Download & Extend

Implement Solr search integration for mailing lists

Project:Drupal.org customizations
Version:6.x-3.x-dev
Component:Code
Category:support request
Priority:normal
Assigned:Unassigned
Status:active

Issue Summary

Implement search indexing and hopefully facets (by mailing list, author, date?) for mailing lists.

Comments

#1

Our current implementation is based on swish-e, which isn't actually built to index mailman as such...but can index text files. Mailman stores its list archives in /usr/local/mailman/archives/public on our servers and they are basically just text files, one per month. The messages are simply in the file and are in the format:

From drupal-devel at drupal.org Sun May 1 00:32:55 2005
From: drupal-devel at drupal.org (RobinMonks)
Date: Sat, 30 Apr 2005 22:32:55 -0000
Subject: [drupal-devel] [bug] /admin/node/book gives no output
In-Reply-To:
References:

Message-ID:

Message Body

OR

From sean at crushyou.net Wed May 2 04:22:27 2007
From: sean at crushyou.net (Sean)
Date: Wed, 02 May 2007 00:22:27 -0400
Subject: [support] Drupaltherapy: July 21 San Francisco
Message-ID:

Message Body

swish-e simply indexes these files and does actually facet on a couple of the headers. It runs every 15 minutes.
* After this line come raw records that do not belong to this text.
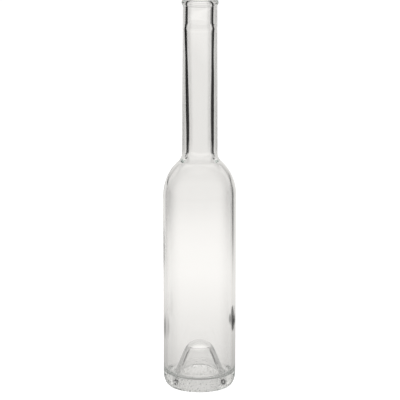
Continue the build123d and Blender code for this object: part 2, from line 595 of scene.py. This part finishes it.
def light_path(tree, name):
    """One of the facts that Light Path tells of a ray."""
    return tree.nodes.new("ShaderNodeLightPath").outputs[name]


def through_glass(tree):
    """1 for light that comes by way of the glass, mirrored or bent, and 0 for other light."""
    bent = light_path(tree, "Is Transmission Ray")
    return maths(tree, "MAXIMUM", light_path(tree, "Is Glossy Ray"), bent)


def mirrored(tree):
    """1 for light that the surface or the inside of the glass has mirrored, and 0 for other light."""
    return maths(tree, "GREATER_THAN", light_path(tree, "Glossy Depth"), 0.0)


# Between these two values of Facing the bore shows a painted dark reflection as a line, each stop at a
# share of the bottle's height
PAINTED_LINE_BEGINS = ((0.597, 0.4), (0.6, 0.37), (0.645, 0.247), (0.85, 0.247), (0.93, 0.282))
PAINTED_LINE_ENDS = ((0.6, 0.38), (0.645, 0.41), (0.72, 0.43), (0.8, 0.405), (0.86, 0.358), (0.93, 0.381))

# Painted edge shade: what the glass's colour lets through at each value of Facing, from 0 where it faces
# the eye to 1 at its edge
PAINTED_EDGE_SHADE_TONES = ((0.14, 1.0), (0.22, 0.98), (0.27, 0.93), (0.33, 0.87), (0.4, 0.83), (0.52, 0.8), (0.62, 0.93),
              (0.75, 1.0))

# The power to which that painted shade is raised at each share of the bottle's height
PAINTED_EDGE_SHADE_STRENGTHS = ((0.0, 0.67), (0.2, 0.5), (0.3, 0.33), (0.4, 0.5), (0.5, 1.0), (0.55, 0.9), (0.57, 0.15),
                  (0.605, 0.15), (0.64, 1.6))

# The scale of the noise that makes the small pits, and the value above which they stand out
PIT_SCALE = 700.0
PIT_EDGE = 0.56


def painted_neck_line(tree, from_axis, rise, facing, backfacing, sizes):
    """1 where the bore mirrors light from inside the glass at the slant of the neck's dark lines, and takes
    a painted dark reflection there.

    The lines lie between two values of Facing, which change with the height and meet above the neck's foot.
    """
    after = maths(tree, "GREATER_THAN", facing, tone_ramp(tree, rise, PAINTED_LINE_BEGINS))
    before = maths(tree, "LESS_THAN", facing, tone_ramp(tree, rise, PAINTED_LINE_ENDS))
    on_bore = maths(tree, "LESS_THAN", from_axis, (sizes.swell_radius + sizes.neck_foot_radius) / 2)
    return maths(tree, "MULTIPLY", maths(tree, "MULTIPLY", after, before),
                 maths(tree, "MULTIPLY", backfacing, on_bore))


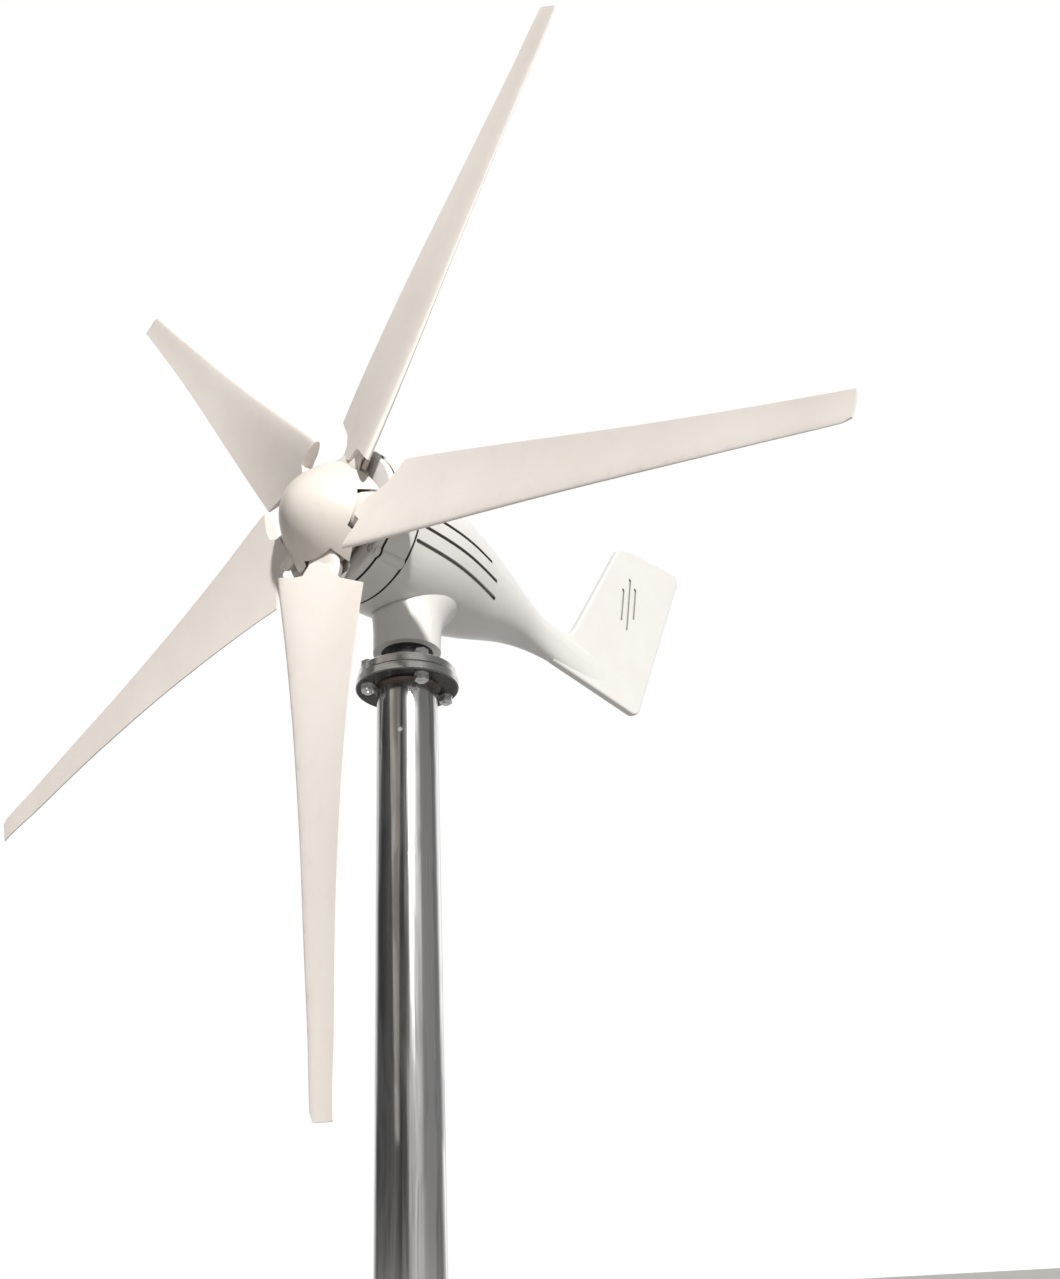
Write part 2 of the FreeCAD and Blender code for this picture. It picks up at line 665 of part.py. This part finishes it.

I plan on looking into Solr a little more in the next couple days to see how to do this with that search engine, but it seems like it would be fairly trivial.

#2

Assigned to:Anonymous» Damien Tournoud

There are basically two approaches:

  • Only index the content and point to the ugly archive interface for the result. This is easier because we don't have to store the archives ourself, we just need to index them. I have some proof of concept code that takes the HTML archives generated from mailman and index that into Solr. The down point is of course that this is not integrated, and breaks the navigation path of the user.
  • Index the content and store it inside our database, either as nodes (listhandler does that) or separately (mailarchive does that). This means storing every message in our database, which we may or may not want to do.

Anyway, assigning myself.

#3

I would do pointing out to the ugly pages, and see what people think. IMHO.

#4

Subscribing and available for consultation.

#5

Linking this from the Redesign project #661550: Meta issue for Drupal.org customizations because this issue was tagged 'drupal.org redesign'

#6

Would be nice, but I think we can live without this in the general redesign launch.

#7

Version:<none>» 6.x-3.x-dev
Category:task» support request

Does anybody have any experience making Mailman mailing list archives searchable through Apache Solr? How would you get the Mailman archives into the Solr index?

#8

Assigned to:Damien Tournoud» Anonymous

Unassigning myself.